Exercise details: Scan the data below for the string "code". Copy every line where it appears.

[START Records to use]

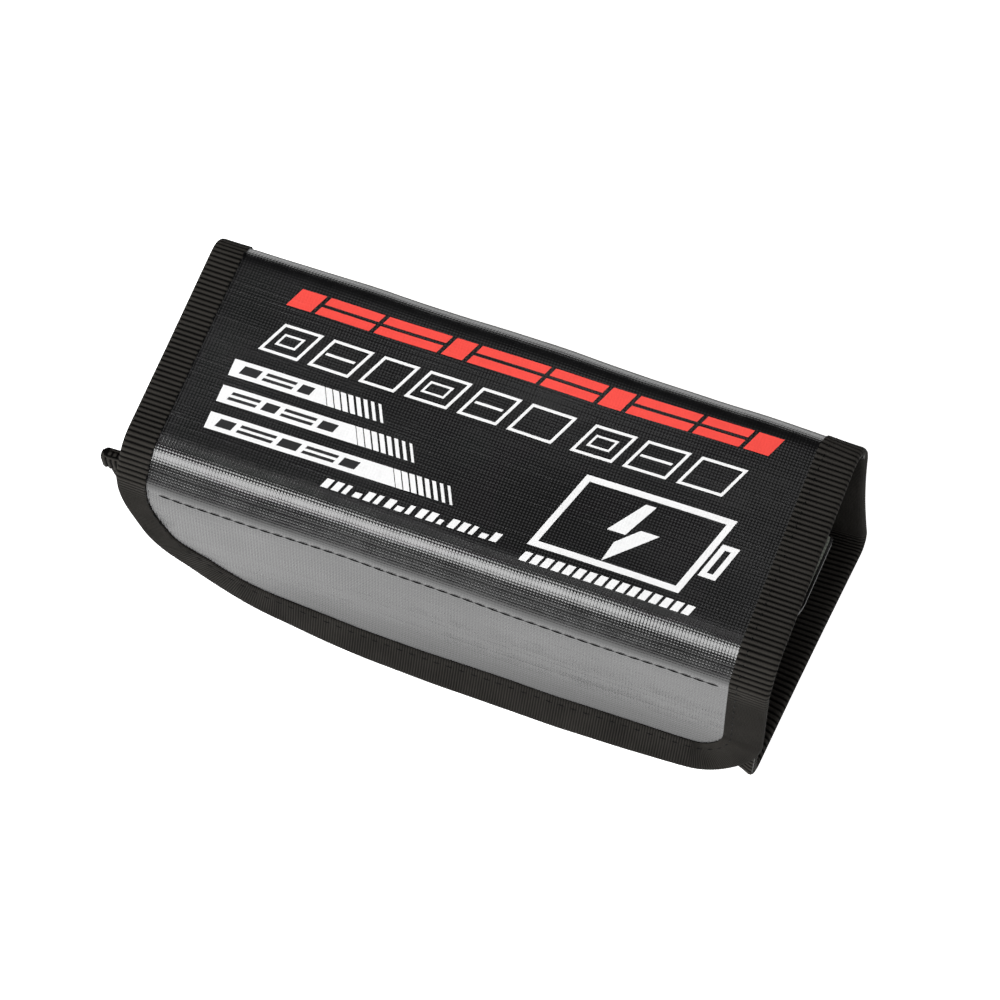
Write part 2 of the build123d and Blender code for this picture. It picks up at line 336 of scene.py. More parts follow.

[END Records to use]
[START Records to use]

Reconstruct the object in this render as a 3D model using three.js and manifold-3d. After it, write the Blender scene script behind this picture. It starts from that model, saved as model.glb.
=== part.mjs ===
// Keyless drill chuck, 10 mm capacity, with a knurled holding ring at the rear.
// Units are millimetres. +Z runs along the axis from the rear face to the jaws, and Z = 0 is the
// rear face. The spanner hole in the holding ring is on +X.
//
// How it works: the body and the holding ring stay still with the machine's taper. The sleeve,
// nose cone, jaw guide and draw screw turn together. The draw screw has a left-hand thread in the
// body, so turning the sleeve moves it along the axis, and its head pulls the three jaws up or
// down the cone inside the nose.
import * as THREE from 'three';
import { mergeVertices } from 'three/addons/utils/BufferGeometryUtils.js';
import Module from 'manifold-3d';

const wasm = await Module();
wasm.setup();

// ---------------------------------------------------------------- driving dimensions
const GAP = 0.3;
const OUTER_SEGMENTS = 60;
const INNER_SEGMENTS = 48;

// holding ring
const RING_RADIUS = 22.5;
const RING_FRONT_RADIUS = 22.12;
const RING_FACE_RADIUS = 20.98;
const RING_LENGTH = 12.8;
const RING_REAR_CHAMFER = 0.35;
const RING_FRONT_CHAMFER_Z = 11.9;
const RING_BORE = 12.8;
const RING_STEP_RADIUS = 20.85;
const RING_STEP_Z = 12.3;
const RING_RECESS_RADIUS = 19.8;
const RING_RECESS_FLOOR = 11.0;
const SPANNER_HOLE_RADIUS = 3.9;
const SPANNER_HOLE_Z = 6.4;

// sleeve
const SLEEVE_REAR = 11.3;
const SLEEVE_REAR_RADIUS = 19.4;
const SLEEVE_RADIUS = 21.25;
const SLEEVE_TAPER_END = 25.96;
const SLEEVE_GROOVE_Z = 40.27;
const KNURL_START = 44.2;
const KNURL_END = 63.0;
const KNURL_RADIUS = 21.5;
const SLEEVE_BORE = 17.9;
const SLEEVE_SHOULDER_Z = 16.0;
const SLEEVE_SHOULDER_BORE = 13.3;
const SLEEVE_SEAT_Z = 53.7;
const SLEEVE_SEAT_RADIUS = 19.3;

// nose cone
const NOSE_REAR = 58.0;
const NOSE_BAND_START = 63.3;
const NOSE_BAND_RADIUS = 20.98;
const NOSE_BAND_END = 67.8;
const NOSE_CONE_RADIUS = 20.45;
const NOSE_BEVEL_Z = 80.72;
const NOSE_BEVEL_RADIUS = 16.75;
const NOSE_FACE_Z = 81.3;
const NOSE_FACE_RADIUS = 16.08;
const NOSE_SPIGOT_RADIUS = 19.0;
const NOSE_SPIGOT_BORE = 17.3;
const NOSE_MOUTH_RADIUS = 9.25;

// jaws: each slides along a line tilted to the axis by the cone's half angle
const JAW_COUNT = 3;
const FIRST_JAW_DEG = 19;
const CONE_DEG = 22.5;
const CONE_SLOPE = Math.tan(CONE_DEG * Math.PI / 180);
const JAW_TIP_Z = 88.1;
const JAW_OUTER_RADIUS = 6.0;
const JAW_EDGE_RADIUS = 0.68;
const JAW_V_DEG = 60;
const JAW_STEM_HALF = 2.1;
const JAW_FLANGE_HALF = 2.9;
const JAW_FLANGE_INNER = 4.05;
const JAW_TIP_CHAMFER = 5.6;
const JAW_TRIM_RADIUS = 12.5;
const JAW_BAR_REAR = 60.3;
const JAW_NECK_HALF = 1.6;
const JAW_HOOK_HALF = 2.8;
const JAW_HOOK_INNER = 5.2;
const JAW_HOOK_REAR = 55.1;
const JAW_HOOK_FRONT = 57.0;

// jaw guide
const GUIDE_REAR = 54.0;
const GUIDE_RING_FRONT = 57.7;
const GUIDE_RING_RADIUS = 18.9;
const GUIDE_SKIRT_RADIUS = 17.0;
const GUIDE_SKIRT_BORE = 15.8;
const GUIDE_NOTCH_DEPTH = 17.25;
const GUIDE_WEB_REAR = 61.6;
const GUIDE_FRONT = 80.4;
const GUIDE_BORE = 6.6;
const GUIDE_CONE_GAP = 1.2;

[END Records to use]
[START Records to use]

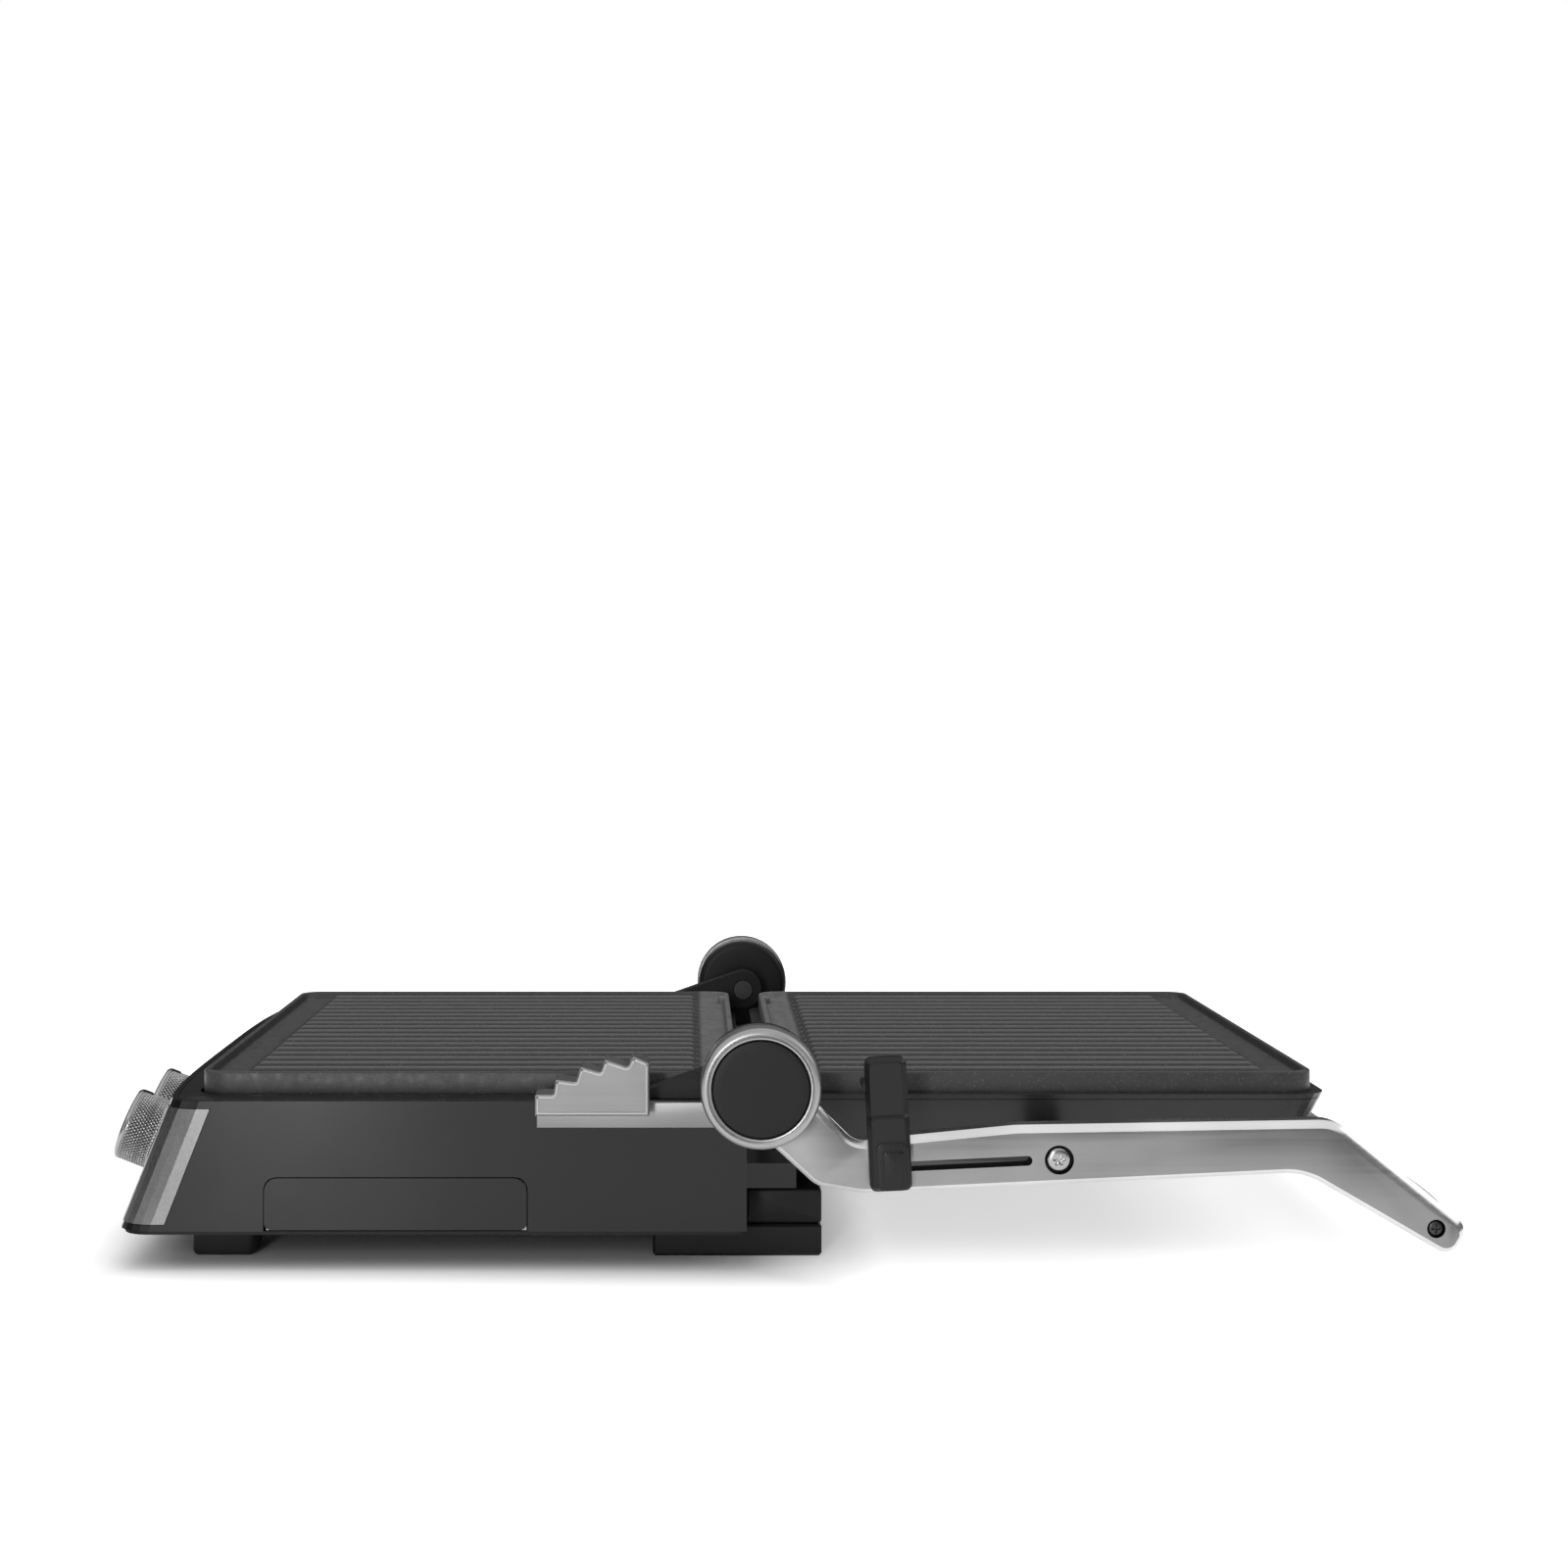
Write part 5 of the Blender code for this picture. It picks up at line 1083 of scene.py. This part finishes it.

[END Records to use]

Reply to the task:
Write part 2 of the build123d and Blender code for this picture. It picks up at line 336 of scene.py. More parts follow.
Write part 5 of the Blender code for this picture. It picks up at line 1083 of scene.py. This part finishes it.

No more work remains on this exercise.